[What you should do]:
Copy verbatim the material from its first line to the line that holds "near: Closeness to", including that line.

— begin Data block —

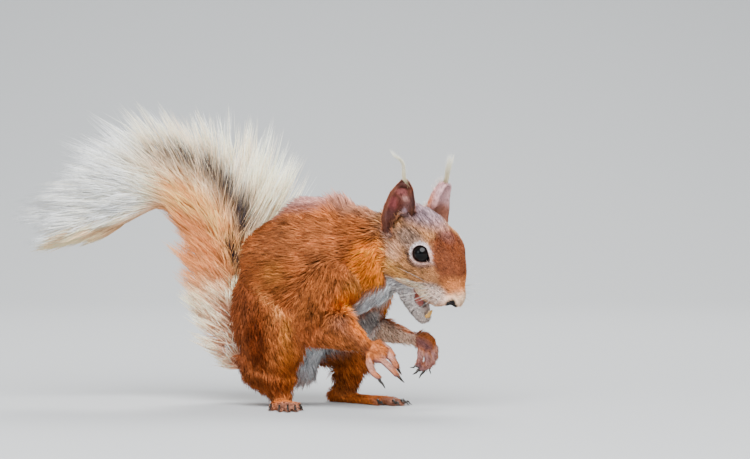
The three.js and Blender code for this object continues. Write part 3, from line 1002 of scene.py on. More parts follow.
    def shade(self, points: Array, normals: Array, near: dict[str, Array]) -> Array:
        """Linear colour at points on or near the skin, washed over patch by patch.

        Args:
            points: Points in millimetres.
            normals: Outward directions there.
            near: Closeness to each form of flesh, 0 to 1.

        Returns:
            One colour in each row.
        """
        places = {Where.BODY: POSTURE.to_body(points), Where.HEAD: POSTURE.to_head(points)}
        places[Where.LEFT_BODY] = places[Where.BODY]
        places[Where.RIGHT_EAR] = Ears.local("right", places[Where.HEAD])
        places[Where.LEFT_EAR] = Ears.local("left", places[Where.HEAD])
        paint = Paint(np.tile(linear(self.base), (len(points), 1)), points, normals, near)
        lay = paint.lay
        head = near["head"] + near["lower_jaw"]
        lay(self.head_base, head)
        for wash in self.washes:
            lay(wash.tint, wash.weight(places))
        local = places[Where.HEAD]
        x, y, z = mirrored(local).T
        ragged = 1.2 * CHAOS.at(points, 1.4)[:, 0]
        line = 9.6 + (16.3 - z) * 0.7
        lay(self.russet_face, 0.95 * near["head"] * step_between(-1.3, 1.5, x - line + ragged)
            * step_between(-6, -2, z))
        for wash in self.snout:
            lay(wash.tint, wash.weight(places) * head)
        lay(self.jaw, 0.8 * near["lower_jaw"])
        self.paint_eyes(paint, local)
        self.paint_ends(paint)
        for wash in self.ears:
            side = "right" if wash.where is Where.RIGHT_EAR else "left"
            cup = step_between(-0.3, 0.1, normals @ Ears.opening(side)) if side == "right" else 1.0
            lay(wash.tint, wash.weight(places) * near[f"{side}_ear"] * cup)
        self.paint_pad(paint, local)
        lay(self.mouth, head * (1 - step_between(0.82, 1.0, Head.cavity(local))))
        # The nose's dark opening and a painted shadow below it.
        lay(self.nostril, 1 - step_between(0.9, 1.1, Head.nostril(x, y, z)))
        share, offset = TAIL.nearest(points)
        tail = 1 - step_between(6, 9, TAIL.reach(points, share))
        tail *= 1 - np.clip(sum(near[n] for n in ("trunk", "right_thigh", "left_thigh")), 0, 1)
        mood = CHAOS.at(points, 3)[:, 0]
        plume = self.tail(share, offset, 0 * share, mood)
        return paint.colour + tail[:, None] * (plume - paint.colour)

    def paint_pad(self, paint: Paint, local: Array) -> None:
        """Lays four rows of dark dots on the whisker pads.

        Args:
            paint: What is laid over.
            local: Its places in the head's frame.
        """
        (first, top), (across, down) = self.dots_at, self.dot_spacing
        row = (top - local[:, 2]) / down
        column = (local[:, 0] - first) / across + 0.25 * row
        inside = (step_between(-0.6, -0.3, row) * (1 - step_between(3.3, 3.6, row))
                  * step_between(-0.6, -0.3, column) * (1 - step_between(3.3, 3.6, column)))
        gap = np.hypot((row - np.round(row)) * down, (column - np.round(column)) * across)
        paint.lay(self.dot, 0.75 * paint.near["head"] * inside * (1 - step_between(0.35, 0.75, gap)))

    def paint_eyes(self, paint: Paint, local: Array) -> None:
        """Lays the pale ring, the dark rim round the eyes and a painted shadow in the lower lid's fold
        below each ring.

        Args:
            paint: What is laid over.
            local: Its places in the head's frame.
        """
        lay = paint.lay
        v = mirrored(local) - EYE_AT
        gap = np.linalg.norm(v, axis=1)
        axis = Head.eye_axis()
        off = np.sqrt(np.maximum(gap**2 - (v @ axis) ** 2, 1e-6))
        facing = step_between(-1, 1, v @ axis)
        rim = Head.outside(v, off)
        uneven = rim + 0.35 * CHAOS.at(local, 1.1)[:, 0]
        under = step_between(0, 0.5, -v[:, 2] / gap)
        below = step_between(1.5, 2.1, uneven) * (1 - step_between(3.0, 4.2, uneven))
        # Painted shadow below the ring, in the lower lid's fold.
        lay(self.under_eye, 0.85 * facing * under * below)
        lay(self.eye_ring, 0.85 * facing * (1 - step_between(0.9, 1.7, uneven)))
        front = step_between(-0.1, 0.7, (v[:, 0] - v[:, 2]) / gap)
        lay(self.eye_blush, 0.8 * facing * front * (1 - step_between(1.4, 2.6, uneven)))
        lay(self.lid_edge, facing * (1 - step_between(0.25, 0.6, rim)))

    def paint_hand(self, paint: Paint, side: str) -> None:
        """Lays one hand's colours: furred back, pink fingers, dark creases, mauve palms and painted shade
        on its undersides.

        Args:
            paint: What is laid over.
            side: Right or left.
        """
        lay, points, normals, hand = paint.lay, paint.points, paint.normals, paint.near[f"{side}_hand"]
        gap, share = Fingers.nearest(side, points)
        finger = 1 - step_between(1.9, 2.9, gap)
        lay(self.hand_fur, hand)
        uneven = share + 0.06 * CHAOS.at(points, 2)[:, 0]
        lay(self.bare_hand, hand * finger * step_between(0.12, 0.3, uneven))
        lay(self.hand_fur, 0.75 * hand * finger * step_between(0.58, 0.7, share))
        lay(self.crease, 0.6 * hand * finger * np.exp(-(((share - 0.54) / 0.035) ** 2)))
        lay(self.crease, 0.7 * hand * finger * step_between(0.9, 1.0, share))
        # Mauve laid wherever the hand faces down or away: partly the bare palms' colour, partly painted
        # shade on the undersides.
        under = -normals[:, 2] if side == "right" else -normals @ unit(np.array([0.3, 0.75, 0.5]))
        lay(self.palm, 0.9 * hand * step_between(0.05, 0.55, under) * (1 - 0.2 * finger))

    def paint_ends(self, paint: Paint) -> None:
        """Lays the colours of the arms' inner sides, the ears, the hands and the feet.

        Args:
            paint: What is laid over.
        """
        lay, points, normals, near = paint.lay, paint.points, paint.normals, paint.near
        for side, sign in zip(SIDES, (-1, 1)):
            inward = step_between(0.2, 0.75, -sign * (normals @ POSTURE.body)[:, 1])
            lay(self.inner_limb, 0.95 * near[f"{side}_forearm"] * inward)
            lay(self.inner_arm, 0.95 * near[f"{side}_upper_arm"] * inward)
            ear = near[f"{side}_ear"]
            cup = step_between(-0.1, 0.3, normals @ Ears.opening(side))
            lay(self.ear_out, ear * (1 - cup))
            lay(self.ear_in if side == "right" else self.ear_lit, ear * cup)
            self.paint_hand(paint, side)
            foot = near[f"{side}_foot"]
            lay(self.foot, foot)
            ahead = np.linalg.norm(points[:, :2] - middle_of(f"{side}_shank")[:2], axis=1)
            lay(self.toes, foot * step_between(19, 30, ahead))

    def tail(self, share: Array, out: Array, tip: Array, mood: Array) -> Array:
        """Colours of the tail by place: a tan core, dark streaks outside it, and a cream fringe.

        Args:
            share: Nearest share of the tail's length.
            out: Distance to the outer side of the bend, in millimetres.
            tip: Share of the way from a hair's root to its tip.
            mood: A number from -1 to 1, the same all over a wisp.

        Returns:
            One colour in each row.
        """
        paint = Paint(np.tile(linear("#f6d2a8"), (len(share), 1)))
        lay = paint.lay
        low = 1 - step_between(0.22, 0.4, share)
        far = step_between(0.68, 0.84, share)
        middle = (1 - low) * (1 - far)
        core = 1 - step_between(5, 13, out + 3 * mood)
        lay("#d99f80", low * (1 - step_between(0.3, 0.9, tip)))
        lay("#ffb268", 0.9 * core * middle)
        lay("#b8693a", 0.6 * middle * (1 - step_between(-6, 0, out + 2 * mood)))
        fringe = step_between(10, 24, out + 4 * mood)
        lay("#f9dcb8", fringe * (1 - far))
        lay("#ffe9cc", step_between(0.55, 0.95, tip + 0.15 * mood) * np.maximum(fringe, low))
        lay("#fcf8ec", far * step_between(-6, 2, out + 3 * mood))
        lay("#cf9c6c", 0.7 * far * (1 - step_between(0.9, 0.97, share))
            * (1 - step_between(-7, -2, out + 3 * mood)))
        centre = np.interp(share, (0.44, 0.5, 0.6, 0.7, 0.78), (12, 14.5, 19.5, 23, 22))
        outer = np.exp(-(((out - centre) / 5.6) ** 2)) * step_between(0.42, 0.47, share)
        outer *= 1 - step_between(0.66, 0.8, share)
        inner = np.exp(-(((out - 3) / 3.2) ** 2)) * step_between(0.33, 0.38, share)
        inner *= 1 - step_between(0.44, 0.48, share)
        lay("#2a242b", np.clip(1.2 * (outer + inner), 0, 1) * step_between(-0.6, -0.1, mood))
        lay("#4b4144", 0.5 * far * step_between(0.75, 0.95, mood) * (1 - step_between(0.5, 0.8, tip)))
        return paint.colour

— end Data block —

[The answer]:
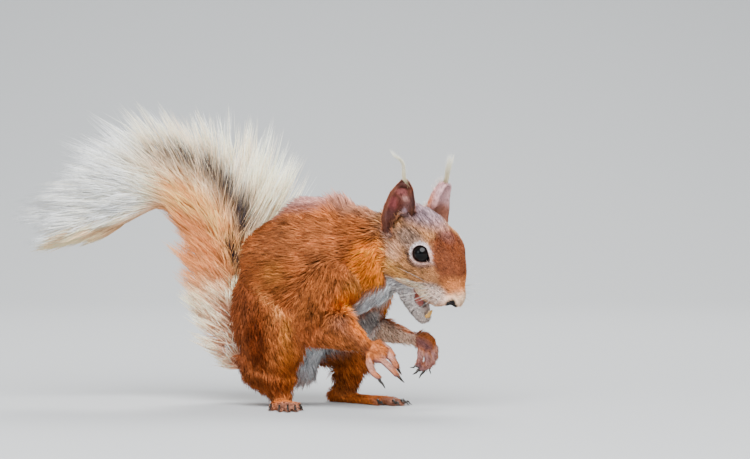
The three.js and Blender code for this object continues. Write part 3, from line 1002 of scene.py on. More parts follow.
    def shade(self, points: Array, normals: Array, near: dict[str, Array]) -> Array:
        """Linear colour at points on or near the skin, washed over patch by patch.

        Args:
            points: Points in millimetres.
            normals: Outward directions there.
            near: Closeness to each form of flesh, 0 to 1.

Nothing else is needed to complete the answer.